Kalau anda tanya tentang kecurangan Terstrukrmtur, Sistemik dan Masif, vulgar dan kasat mata, videonya beredar masif di berbagai media dan medsos, maka ahli hukum akan menjawab laporkan saja ke MK. Silahkan dibuktikan di MK. Padahal dia tahu, seperti apa lembaga MK saat ini. Begitulah cara berpikir ahli hukum. Apalagi kalau para ahli hukumnya sudah dapat kontrak, maka mereka akan semakin normatif.
Yang mereka tidak hitung adalah bahwa Hak Angket itu jalur politik. Ketika pansus dibentuk di DPR, lalu pansus ini ternyata menemukan adanya pelanggaran hukum terkait proses pemilu, maka segala sesuatu bisa terjadi.

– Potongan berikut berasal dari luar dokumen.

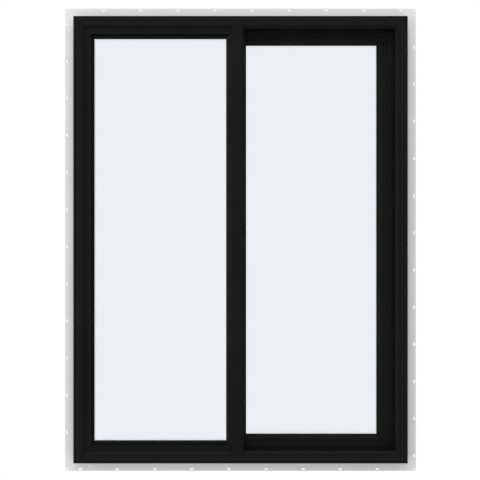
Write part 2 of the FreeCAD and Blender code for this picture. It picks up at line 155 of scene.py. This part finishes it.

Namanya juga politik, jalannya tidak linier. Unpredictable. Tak terduga.
Terlihat pemenang quick count sedang berupaya mengantisipasi, bahkan cenderung menghalang-halangi Hak Angket ini. Para ahli hukum tatanegara dipasang di depan untuk membangun opini. Tujuannya? Melemahkan Hak Angket.
Dilantiknya Agus Harimurti Yudhoyono (AHY) sebagai menteri ATR juga disinyalir sebagai upaya membendung “keliaran” Demokrat. Jokowi sepertinya ingin memastikan bahwa Demokrat tidak membelot. Publik mengenal betul bagaimana zig-zagnya Demokrat selama ini.

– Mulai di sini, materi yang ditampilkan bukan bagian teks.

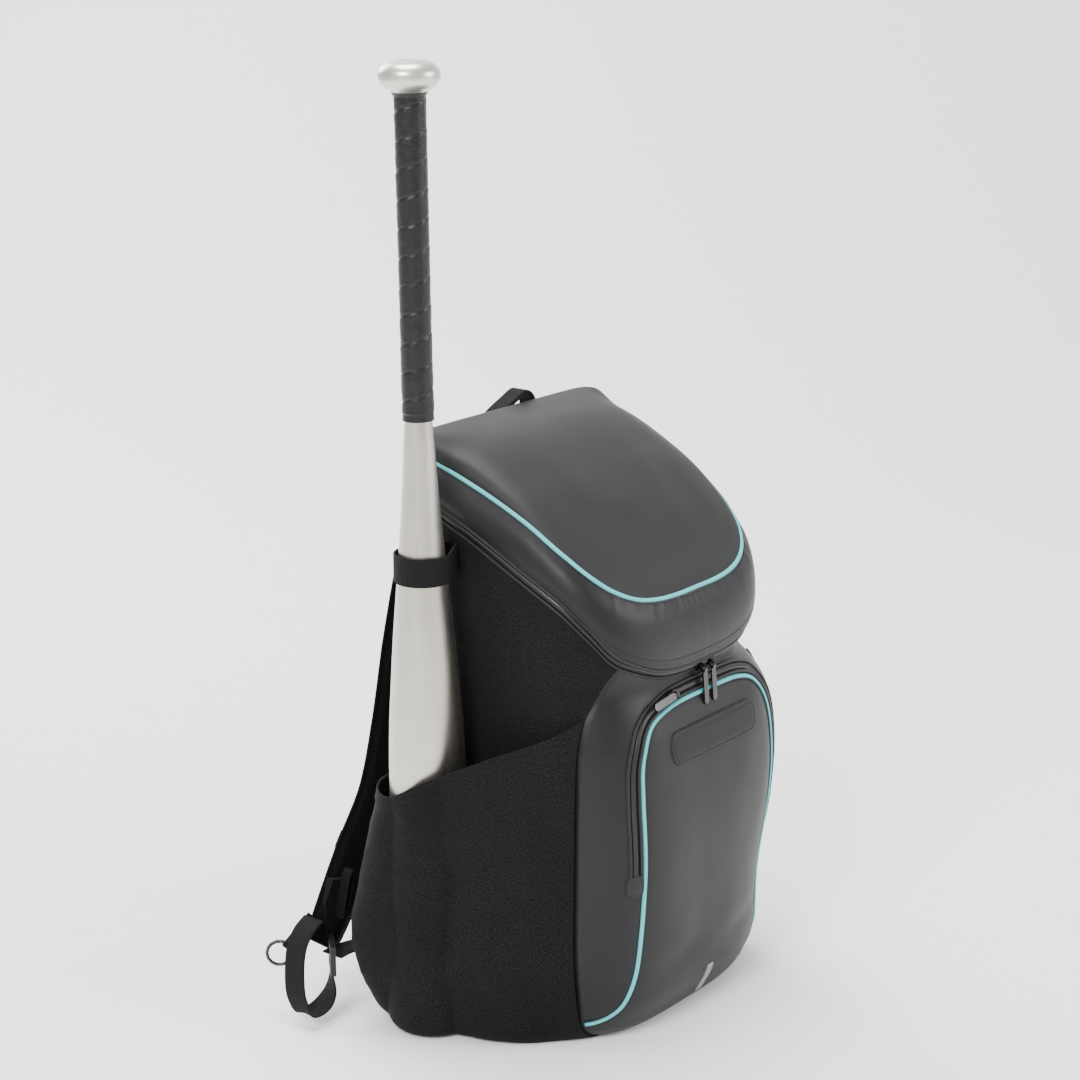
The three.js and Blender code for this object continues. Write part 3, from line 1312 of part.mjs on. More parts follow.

Di sisi lain, jika nanti Gibran benar-benar berhasil dilantik menjadi wapres, maka ini bisa menjadi kuburan bagi karir AHY kedepan. Sebab, AHY akan menjadi pesaing, bahkan ancaman bagi karir Gibran untuk maju menjadi capres. Jokowi pasti paham bagaimana membuat AHY mati langkah.
Kembali soal Hak Angket. Banyak dukungan mengalir. Para tokoh dan purnawurawan jenderal ikut mendorong Hak Angket. Mereka ingin dugaan kecurangan pemilu dibongkar. Agar ini tidak diwarisi oleh penguasa-penguasa berikutnya.
Secara hukum, bukankah “Usulan Angket” itu hak konstitusional DPR. Kenapa dihalangi? Jawabnya sederhana: Karena Hak Angket bisa menjadi bola liar yang dapat ditendang ke berbagai sudut. Bisa juga nyasar ke gedung KPU. Bahkan bolanya bisa terlempar ke istana. Konstitusional secara hukum, tapi liar secara politik.
Akankah Megawati punya cukup nyali untuk mengusulkan Hak Angket? Ini bukan soal nyali, tapi soal kalkulasi. Begaimana kalkulasi Megawati? Apakah Puan Maharani juga siap menjadi panglima Hak Angket di DPR? Jawaban ini yang sedang ditunggu oleh rakyat.
Yang harus dipahami, Hak Angket bukan semata soal hasil pemilu. Bukan sedang memperjuangkan paslon. Juga bukan soal kalah menang. Tapi Hak Angket ini adalah sebuah perjuangan mulia untuk meluruskan arah bangsa. Bagaimana bangsa akan lurus jika dugaan adanya pelanggaran hukum dibiarkan.
Cap Jempol Darah di Solo adalah ekspresi cinta rakyat kepada bangsanya. Ini akan ada harganya jika para elit punya kepekaan untuk memperjuangan harapan mereka. Jalurnya? Hak Angket.